Strictly speaking, the deal is not legally binding, but is rather a statement of political intent and not an enforceable treaty. Friends of Europe have criticized the deal as yet further indication of “Europe’s waning international influence” and, perhaps most importantly, flagged that the deal may be “illegal under the World Trade Organisation’s laws that the EU has always defended. Article 1 of the General Agreement on Tariffs and Trade (GATT)—the Most Favoured Nation (MFN) clause—states that any tariff concession offered to one country must be extended unconditionally to all other WTO members.”
There are, inevitably, indications that the EU Parliament does not trust that this deal will be respected, due to its inclusion of a “sunset clause” in the March 19th vote, which reinstate EU tariffs after 18 months should the agreement not be renewed. Likewise, there is a “sunrise clause,” which makes the tariff cuts conditional on Washington meeting its commitments (such as the mutual recognition of automotive standards).
Regardless, the deal has been given “conditional” approval by the European Parliament. A “one-year health check” of the deal has been set for July 2026, by which time the sunset and sunrise clauses will either come into effect if Washington has not met its side of the deal.

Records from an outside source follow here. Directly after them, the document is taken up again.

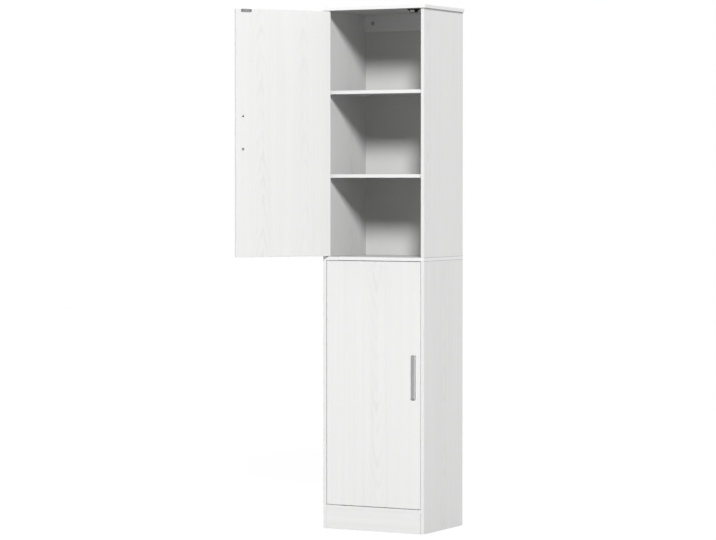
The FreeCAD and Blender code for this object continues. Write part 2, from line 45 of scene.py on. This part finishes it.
# ------------------------------------------------------------------ boards
# Chipboard, 12 mm thick, faced with white laminate. A faint wood grain is printed along
# each board and pressed into it, and every cut edge is closed with a plain white band.
class Shade:
    """One value in a material's node tree. Arithmetic on it adds Math nodes."""

    def __init__(self, tree, socket=None):
        self.tree = tree
        self.socket = socket

    def add(self, kind, inputs, output=0, stops=None, **settings):
        """Adds a node of any kind, sets it up, and sets or links its inputs."""
        node = self.tree.nodes.new(kind)
        for name, value in settings.items():
            setattr(node, name, value)
        if stops:
            ramp = node.color_ramp.elements
            while len(ramp) < len(stops):
                ramp.new(1)
            for element, (place, grey) in zip(ramp, stops):
                element.position = place
                element.color = (grey, grey, grey, 1)
        for name, value in inputs.items():
            if isinstance(value, Shade):
                self.tree.links.new(value.socket, node.inputs[name])
            else:
                node.inputs[name].default_value = value
        return Shade(self.tree, node.outputs[output])

    def math(self, operation, first, second=0.0):
        return self.add("ShaderNodeMath", {0: first, 1: second}, operation=operation)

    def axis(self, letter):
        return self.add("ShaderNodeSeparateXYZ", {"Vector": self}, output=letter)

    def ramp(self, *stops):
        """Grey levels at given values, with straight lines between them."""
        return self.add("ShaderNodeValToRGB", {"Fac": self}, stops=stops)

    def mix(self, first, second):
        """A colour that goes from first to second as this value goes from 0 to 1."""
        return self.add("ShaderNodeMix", {"Factor": self, "A": first, "B": second},
                        output="Result", data_type="RGBA")

    def bump(self, strength, height):
        """Makes this value stand off the surface, by height in metres where it is 1."""
        return self.add("ShaderNodeBump", {"Height": self, "Strength": strength,
                                           "Distance": height})

    def __add__(self, other):
        return self.math("ADD", self, other)

    def __radd__(self, other):
        return self.math("ADD", other, self)

    def __sub__(self, other):
        return self.math("SUBTRACT", self, other)

    def __rsub__(self, other):
        return self.math("SUBTRACT", other, self)

    def __mul__(self, other):
        return self.math("MULTIPLY", self, other)

    def __rmul__(self, other):
        return self.math("MULTIPLY", other, self)

    def __truediv__(self, other):
        return self.math("DIVIDE", self, other)

    def __rtruediv__(self, other):
        return self.math("DIVIDE", other, self)

    def __pow__(self, other):
        return self.math("POWER", self, other)

    def __gt__(self, other):
        return self.math("GREATER_THAN", self, other)

    def __lt__(self, other):
        return self.math("LESS_THAN", self, other)

    def __abs__(self):
        return self.math("ABSOLUTE", self)


def new_material(name, centre=(0, 0, 0), turn=(0, 0, 0), constants=()):
    """A material, with its surface shader and a place in the piece's own axes, in metres.
    constants lists the shader's sockets that have one value all over, with their values."""
    material = bpy.data.materials.new(name)
    material.use_nodes = True
    tree = material.node_tree
    shader = tree.nodes["Principled BSDF"]
    for socket, value in constants:
        shader.inputs[socket].default_value = value
    start = Shade(tree).add("ShaderNodeTexCoord", {}, output="Object")
    place = start.add("ShaderNodeMapping", {"Vector": start, "Location": centre,
                                            "Rotation": turn}, vector_type="TEXTURE")
    return material, shader, place


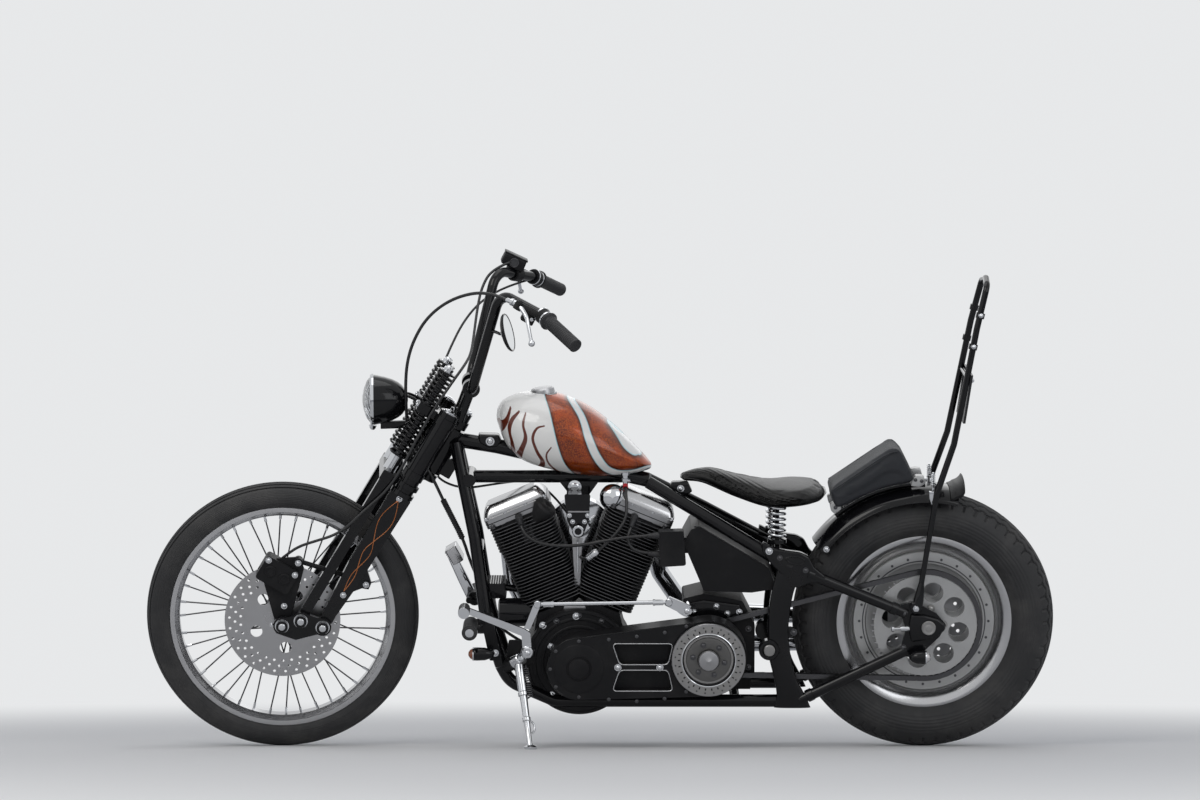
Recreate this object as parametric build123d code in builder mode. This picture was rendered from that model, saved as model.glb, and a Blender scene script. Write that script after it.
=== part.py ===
from build123d import *
import os
from math import atan2, cos, radians, sin, sqrt, tan

# A long, low chopper motorcycle with a springer fork, leaning on its side stand. Millimetres.
# It is drawn upright: X forward from the rear axle, Y to its own left, Z up from the floor line.
# The fork is drawn in its own frame: X square to the steering axis and forward, Z up along it.

os.makedirs("parts", exist_ok=True)

# Stance, in degrees and millimetres
lean = 12.5
rake = 31.0
neck_x, neck_z = 1196.0, 813.0
fork_offset = 130.0
steer_at_rest = 3.75
steer_stop = 30.0

# Tyres, both of round section
front_tyre_ring, front_tyre_half = 305.0, 40.0
rear_tyre_ring, rear_tyre_half = 269.0, 63.0
front_rim_radius, front_rim_half = 284.7, 30.0
rear_rim_radius, rear_rim_half = 221.7, 44.0
rim_seat = 0.3

# Axles and brakes
axle_radius = 12.5
axle_fit = 0.5
front_disc_radius, front_disc_wall, front_disc_y = 146.0, 5.0, 58.0
rear_disc_radius, rear_disc_wall, rear_disc_y = 146.0, 6.0, -78.0
disc_slot = 16.0

# Frame tubes
tube_across = 32.0
backbone_across = 38.0
rail_y = 98.0
rail_z = 142.0
stay_across = 28.0
stay_y = 108.0
side_plate_wall = 20.0
neck_radius = 29.0
neck_top, neck_bottom = 15.0, -110.0
tree_gap = 5.0

# Engine: two cylinders in a V over one crankcase
crank_x, crank_z = 875.0, 242.0
cylinder_angle = 22.5
cylinder_base, head_base, head_top = 150.0, 320.0, 395.0
rocker_top = 448.0
case_radius = 135.0
fin_half_long, fin_half_wide = 78.0, 75.0
fin_pitch, fin_wall = 12.0, 4.0

# Primary drive, gearbox and chain
clutch_x, clutch_z = 550.0, 268.0
clutch_radius = 92.0
primary_front_radius, primary_rear_radius = 80.0, 97.0
primary_inner_y, primary_outer_y = 100.0, 172.0
clutch_outer_y = 190.0
chain_y, chain_width, chain_depth = 78.0, 18.0, 14.0
sprocket_radius = 130.0
gear_sprocket_radius = 54.0
chain_fit = 1.0

# Fork
leg_back, spring_leg_back = 90.0, 34.0
leg_rise, spring_leg_rise = 48.0, 35.0
leg_y, leg_across, leg_wall = 90.0, 50.0, 26.0
leg_wide_top, leg_wide_foot = 58.0, 32.0
spring_y, spring_radius = 58.0, 25.0
spring_wire, spring_pitch = 7.0, 12.0
tree_wall = 22.0
rocker_y, rocker_wall = 104.0, 13.0
bar_across, grip_across = 25.4, 34.0
lamp_radius = 66.0

# Side stand
stand_x, stand_y, stand_z = 1027.0, 134.0, 256.0
stand_foot_x, stand_foot_y = 995.0, 250.0
stand_across, stand_foot_radius, stand_foot_wall = 24.0, 21.0, 8.0
stand_stow_drop = 52.0  # degrees that the folded stand points below level
stand_boss_radius, stand_boss_half, stand_boss_fit = 17.0, 13.0, 0.3
stand_plate_near, stand_plate_far = 97.0, 105.0

# Cords, and the share of a straight run that an arc at its end may take
clutch_cable_across, throttle_cable_across, brake_hose_across = 8.0, 6.0, 7.0
plug_lead_across, fuel_line_across = 8.0, 8.0
cord_arc_share = 0.45

# Distances that follow from the sizes above
s_lean, c_lean = sin(radians(lean)), cos(radians(lean))
s_rake, c_rake = sin(radians(rake)), cos(radians(rake))
s_steer, c_steer = sin(radians(steer_at_rest)), cos(radians(steer_at_rest))
rear_axle_z = rear_tyre_ring + rear_tyre_half / c_lean

# How far the front axle lies down the steering axis, so that the turned wheel meets the floor
wheel_slope = s_rake * s_steer * c_lean + c_steer * s_lean
front_reach = front_tyre_ring * sqrt(1 - wheel_slope ** 2) + front_tyre_half
neck_height = neck_z * c_lean + fork_offset * (s_rake * c_steer * c_lean - s_steer * s_lean)
fork_drop = (neck_height - front_reach) / (c_rake * c_lean)

tree_bottom = neck_top + tree_gap
tree_top = tree_bottom + tree_wall
leg_e = fork_offset - leg_back
spring_leg_e = fork_offset - spring_leg_back
leg_foot = -fork_drop + leg_rise
spring_leg_foot = -fork_drop + spring_leg_rise


fork_plane = Plane(origin=(neck_x, 0, neck_z), x_dir=(c_rake, 0, s_rake), z_dir=(-s_rake, 0, c_rake))
fork_at_rest = Location(fork_plane) * Location((0, 0, 0), (0, 0, steer_at_rest))


def fork_point(x, z):
    """A point of the upright side view, in the fork's own frame."""
    dx, dz = x - neck_x, z - neck_z
    return dx * c_rake + dz * s_rake, dz * c_rake - dx * s_rake


def slab(points, y0, y1, rounding=0.0, mode=Mode.ADD):
    """Add a plate cut to a side-view outline, from y0 to y1, to the piece being built."""
    with BuildPart() as plate:
        with BuildSketch(Plane.XZ.offset(-y0)):
            Polygon(*points, align=None)
            if rounding:
                fillet(vertices(), rounding)
        extrude(amount=y0 - y1)
    add(plate.part, mode=mode)


def drum(x, z, y0, y1, radius, mode=Mode.ADD):
    """Add a round piece whose axis runs across the machine."""
    with BuildPart() as disc:
        with BuildSketch(Plane.XZ.offset(-y0)):
            with Locations((x, z)):
                Circle(radius)
        extrude(amount=y0 - y1)
    add(disc.part, mode=mode)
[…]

At its heart, the problem with the deal is that it is structurally unsustainable, especially now that SCOTUS has ruled against the executive instruments upon which it was built. On the European end, the parochial interests are entrenched enough to place the burden of proof on Washington rather than Brussels, meaning that many MEPs will seek any reason to find fault. This trade deal might signal a new era of stability; or it might be a pause in an ongoing trade war.